PROBLEM DESCRIPTION: Repeat the listing in full. Nothing may be added or left out.

PROVIDED DATA:
● ● ●
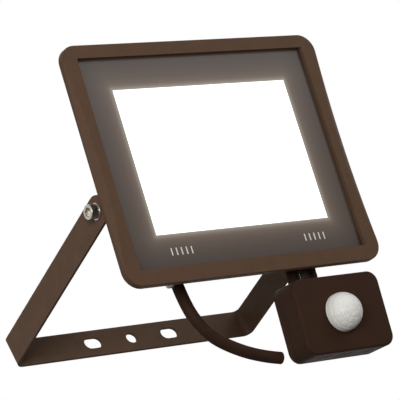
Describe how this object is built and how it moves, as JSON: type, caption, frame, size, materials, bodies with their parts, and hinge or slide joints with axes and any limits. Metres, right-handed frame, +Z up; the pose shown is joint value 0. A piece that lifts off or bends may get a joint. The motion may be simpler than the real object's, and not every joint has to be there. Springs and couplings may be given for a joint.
{
  "type": "motion sensor security light",
  "caption": "Slim rectangular floodlight that tilts in a U-shaped wall bracket, with a tilting motion sensor below it and a short supply cord.",
  "frame": {"origin": "centre of the bracket's mounting face, midway between its two slots, on the wall plane", "axes": "+Y out of the mounting face into the wall, so the light stands out along -Y and is seen from -Y; +X to the viewer's right; +Z up"},
  "size_m": [0.2162, 0.2021, 0.2156],
  "materials": {
    "coated_steel": "matt dark bronze powder coat",
    "coated_aluminium": "matt dark bronze powder coat",
    "clear_glass": "polished",
    "rubber": "matt",
    "steel": "zinc plated",
    "white_plastic": "matt",
    "grey_pad": "matt",
    "board_metal": "white solder mask",
    "phosphor": "gloss",
    "green_board": "satin",
    "dark_core": "matt",
    "blue_plastic": "matt",
    "wire_insulation": "satin",
    "dark_plastic": "satin",
    "lens_plastic": "translucent"
  },
  "bodies": {
    "bracket": {"mounting_bracket": "coated_steel"},
    "lamp_head": {"front_frame": "coated_aluminium", "frame_screws": "steel", "front_glass": "clear_glass", "glass_seal": "rubber", "reflector": "white_plastic", "led_board": "board_metal", "led_chips": "phosphor", "board_screws": "steel", "thermal_pad": "grey_pad", "rear_housing": "coated_aluminium", "cover_seal": "rubber", "rear_cover": "coated_aluminium", "cover_screws": "steel", "terminal_block": "white_plastic", "terminal_screws": "steel", "driver_board": "green_board", "driver_coil": "dark_core", "driver_capacitor": "dark_core", "led_leads": "wire_insulation", "mains_leads": "wire_insulation", "cable_gland": "dark_plastic", "gland_seal": "rubber", "gland_nut": "dark_plastic", "cord_tail": "rubber", "supply_cord": "rubber", "earth_screw": "steel", "pivot_screws": "steel", "flat_washers": "steel", "spring_washers": "steel", "sensor_bracket": "dark_plastic", "sensor_bracket_screws": "steel", "lead_bush_upper": "rubber", "sensor_lead": "rubber", "hinge_screw": "steel", "hinge_nut": "steel"},
    "sensor": {"sensor_front_cover": "dark_plastic", "sensor_rear_case": "dark_plastic", "sensor_seal": "rubber", "sensor_case_screws": "steel", "sensor_lens": "lens_plastic", "sensor_board": "green_board", "pir_detector": "steel", "sensor_relay": "blue_plastic", "sensor_capacitor": "dark_core", "adjusters": "blue_plastic", "lead_bush_lower": "rubber"},
    "time_knob": {"time_knob": "dark_plastic"},
    "daylight_knob": {"daylight_knob": "dark_plastic"},
    "range_knob": {"range_knob": "dark_plastic"}
  },
  "joints": [
    {"name": "head_tilt", "type": "hinge", "parent": "bracket", "child": "lamp_head", "pos_m": [0, -0.1537, 0], "axis": [1, 0, 0], "range_deg": [-105, 70]},
    {"name": "sensor_tilt", "type": "hinge", "parent": "lamp_head", "child": "sensor", "pos_m": [0.0563, -0.12961, -0.05479], "axis": [1, 0, 0], "range_deg": [-15, 60], "deforming": ["sensor_lead"]},
    {"name": "time_turn", "type": "hinge", "parent": "sensor", "child": "time_knob", "pos_m": [0.0435, -0.11919, -0.11166], "axis": [0, -0.3559, 0.9345], "range_deg": [-135, 135]},
    {"name": "daylight_turn", "type": "hinge", "parent": "sensor", "child": "daylight_knob", "pos_m": [0.0615, -0.11919, -0.11166], "axis": [0, -0.3559, 0.9345], "range_deg": [-135, 135]},
    {"name": "range_turn", "type": "hinge", "parent": "sensor", "child": "range_knob", "pos_m": [0.0795, -0.11919, -0.11166], "axis": [0, -0.3559, 0.9345], "range_deg": [-135, 135]}
  ]
}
● ● ●
COMPLETED EXERCISE:
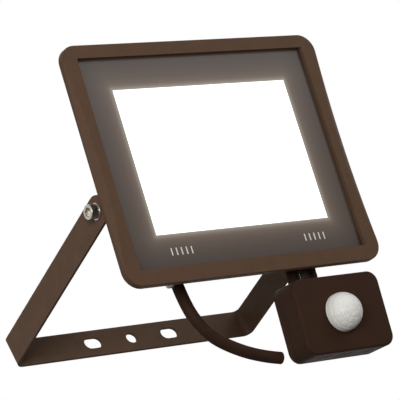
Describe how this object is built and how it moves, as JSON: type, caption, frame, size, materials, bodies with their parts, and hinge or slide joints with axes and any limits. Metres, right-handed frame, +Z up; the pose shown is joint value 0. A piece that lifts off or bends may get a joint. The motion may be simpler than the real object's, and not every joint has to be there. Springs and couplings may be given for a joint.
{
  "type": "motion sensor security light",
  "caption": "Slim rectangular floodlight that tilts in a U-shaped wall bracket, with a tilting motion sensor below it and a short supply cord.",
  "frame": {"origin": "centre of the bracket's mounting face, midway between its two slots, on the wall plane", "axes": "+Y out of the mounting face into the wall, so the light stands out along -Y and is seen from -Y; +X to the viewer's right; +Z up"},
  "size_m": [0.2162, 0.2021, 0.2156],
  "materials": {
    "coated_steel": "matt dark bronze powder coat",
    "coated_aluminium": "matt dark bronze powder coat",
    "clear_glass": "polished",
    "rubber": "matt",
    "steel": "zinc plated",
    "white_plastic": "matt",
    "grey_pad": "matt",
    "board_metal": "white solder mask",
    "phosphor": "gloss",
    "green_board": "satin",
    "dark_core": "matt",
    "blue_plastic": "matt",
    "wire_insulation": "satin",
    "dark_plastic": "satin",
    "lens_plastic": "translucent"
  },
  "bodies": {
    "bracket": {"mounting_bracket": "coated_steel"},
    "lamp_head": {"front_frame": "coated_aluminium", "frame_screws": "steel", "front_glass": "clear_glass", "glass_seal": "rubber", "reflector": "white_plastic", "led_board": "board_metal", "led_chips": "phosphor", "board_screws": "steel", "thermal_pad": "grey_pad", "rear_housing": "coated_aluminium", "cover_seal": "rubber", "rear_cover": "coated_aluminium", "cover_screws": "steel", "terminal_block": "white_plastic", "terminal_screws": "steel", "driver_board": "green_board", "driver_coil": "dark_core", "driver_capacitor": "dark_core", "led_leads": "wire_insulation", "mains_leads": "wire_insulation", "cable_gland": "dark_plastic", "gland_seal": "rubber", "gland_nut": "dark_plastic", "cord_tail": "rubber", "supply_cord": "rubber", "earth_screw": "steel", "pivot_screws": "steel", "flat_washers": "steel", "spring_washers": "steel", "sensor_bracket": "dark_plastic", "sensor_bracket_screws": "steel", "lead_bush_upper": "rubber", "sensor_lead": "rubber", "hinge_screw": "steel", "hinge_nut": "steel"},
    "sensor": {"sensor_front_cover": "dark_plastic", "sensor_rear_case": "dark_plastic", "sensor_seal": "rubber", "sensor_case_screws": "steel", "sensor_lens": "lens_plastic", "sensor_board": "green_board", "pir_detector": "steel", "sensor_relay": "blue_plastic", "sensor_capacitor": "dark_core", "adjusters": "blue_plastic", "lead_bush_lower": "rubber"},
    "time_knob": {"time_knob": "dark_plastic"},
    "daylight_knob": {"daylight_knob": "dark_plastic"},
    "range_knob": {"range_knob": "dark_plastic"}
  },
  "joints": [
    {"name": "head_tilt", "type": "hinge", "parent": "bracket", "child": "lamp_head", "pos_m": [0, -0.1537, 0], "axis": [1, 0, 0], "range_deg": [-105, 70]},
    {"name": "sensor_tilt", "type": "hinge", "parent": "lamp_head", "child": "sensor", "pos_m": [0.0563, -0.12961, -0.05479], "axis": [1, 0, 0], "range_deg": [-15, 60], "deforming": ["sensor_lead"]},
    {"name": "time_turn", "type": "hinge", "parent": "sensor", "child": "time_knob", "pos_m": [0.0435, -0.11919, -0.11166], "axis": [0, -0.3559, 0.9345], "range_deg": [-135, 135]},
    {"name": "daylight_turn", "type": "hinge", "parent": "sensor", "child": "daylight_knob", "pos_m": [0.0615, -0.11919, -0.11166], "axis": [0, -0.3559, 0.9345], "range_deg": [-135, 135]},
    {"name": "range_turn", "type": "hinge", "parent": "sensor", "child": "range_knob", "pos_m": [0.0795, -0.11919, -0.11166], "axis": [0, -0.3559, 0.9345], "range_deg": [-135, 135]}
  ]
}